La independencia de un país acarrea consigo el costo de defenderla. Si no asume este costo, pueden suceder dos cosas: la primera, que en ausencia de medios para defenderse tenga que asumir gravosos sacrificios a la integridad de su territorio o sus instituciones; la segunda, para evitar la primera, que se convierta en cliente de una potencia poderosa que lo proteja.
Muchos líderes de la oposición ponen en cuestión la dependencia que Colombia tiene de los Estados Unidos. Me parece que deberían prestar atención al hecho de que esa dependencia tornaría a ser mucho más intensa, si nos hacemos dependientes, además, de sus fuerzas militares para que defiendan nuestra soberanía.
Las lecciones de la historia son, a este respecto, bastante claras.
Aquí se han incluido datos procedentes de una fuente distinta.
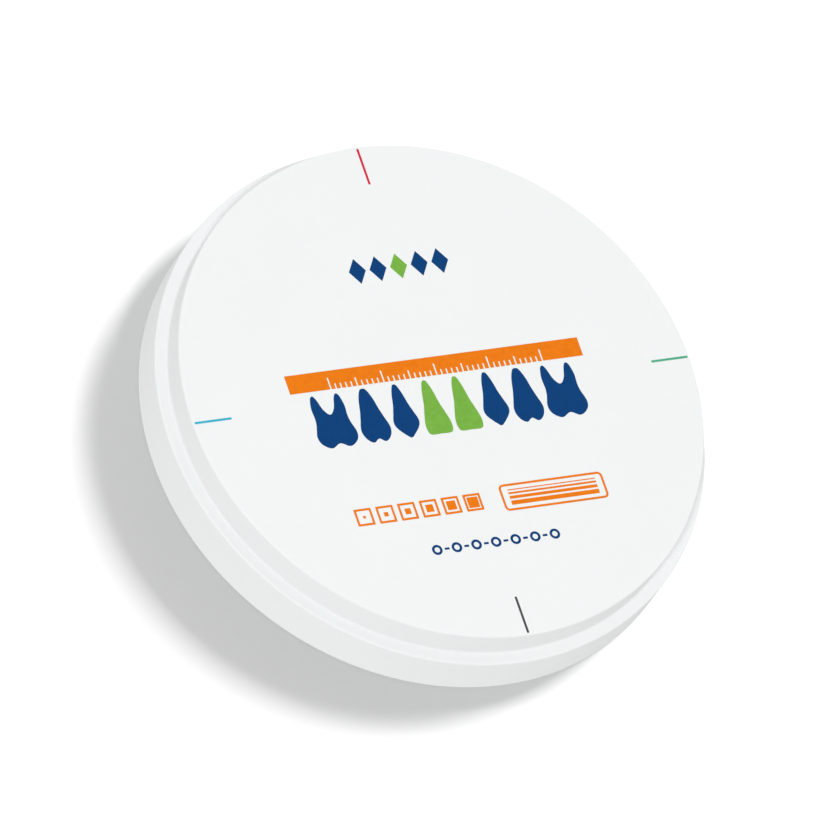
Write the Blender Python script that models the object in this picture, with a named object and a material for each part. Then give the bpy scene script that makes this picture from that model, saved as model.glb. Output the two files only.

Atenas lideró a las ciudades jónicas en la formación de una liga contra los persas, quienes querían someter a todos los griegos que se habían rebelado en su contra. Esos griegos formaron una liga defensiva, que probó ser exitosa en las Batallas de Salamina y de Platea. De ahí en adelante, la liga decidió mantener una flota permanente contra los persas cuyo sostenimiento fue financiado con las contribuciones monetarias de las ciudades que no aportaban ni naves ni tripulación a la flota. Esas contribuciones eran depositadas en la isla sagrada de Delos – de ahí el nombre de Liga de Delos. Pasado el tiempo, el liderazgo de los atenienses (hegemonía) se transformó en imperio (arké). Desprovistas de medios para contener a su antigua aliada, las ciudades que hacían parte de la Liga no pudieron impedir que Atenas actuara unilateralmente, se tornara soberbia y aplastara a las ciudades medianamente poderosas que quisieron separarse de la Liga. El culmen de la transformación de líder en imperio fue el traslado del tesoro de la Liga de Delos a Atenas, y la posterior abolición de las monedas propias de cada ciudad y su sustitución por los dracmas atenienses.
Pareciera que hubiésemos olvidado que en julio del 2018 el diputado chavista Pedro Carreño reveló el plan de la fuerza aérea venezolana de usar sus aviones supersónicos Sukhoi para destruir todos los puentes sobre el río Magdalena y dejar al país partido en dos. El plan parece que existía con anterioridad a las temerarias amenazas de Donald Trump de invadir a Venezuela y seguramente sigue existiendo, por lo cual Colombia debería contar con un mínimo poder de disuasión. El respaldo de Putin al régimen de Maduro, luego del imprevisivo apoyo del actual gobierno colombiano a los planes de Guaidó hacen aún más necesario ese poder de disuasión. Desde todo punto de vista, la solución más racional para Venezuela y para Colombia es que en el vecino país se logre una transición negociada. Sin embargo, en tanto ese objetivo sigue siendo incierto, Colombia haría bien en cuidar de su defensa con todos los recursos a su alcance, lo cual incluye no sólo los 24 aviones de combate que planea comprar sino también la formación de una verdadera ciber-división dentro de nuestras fuerzas armadas.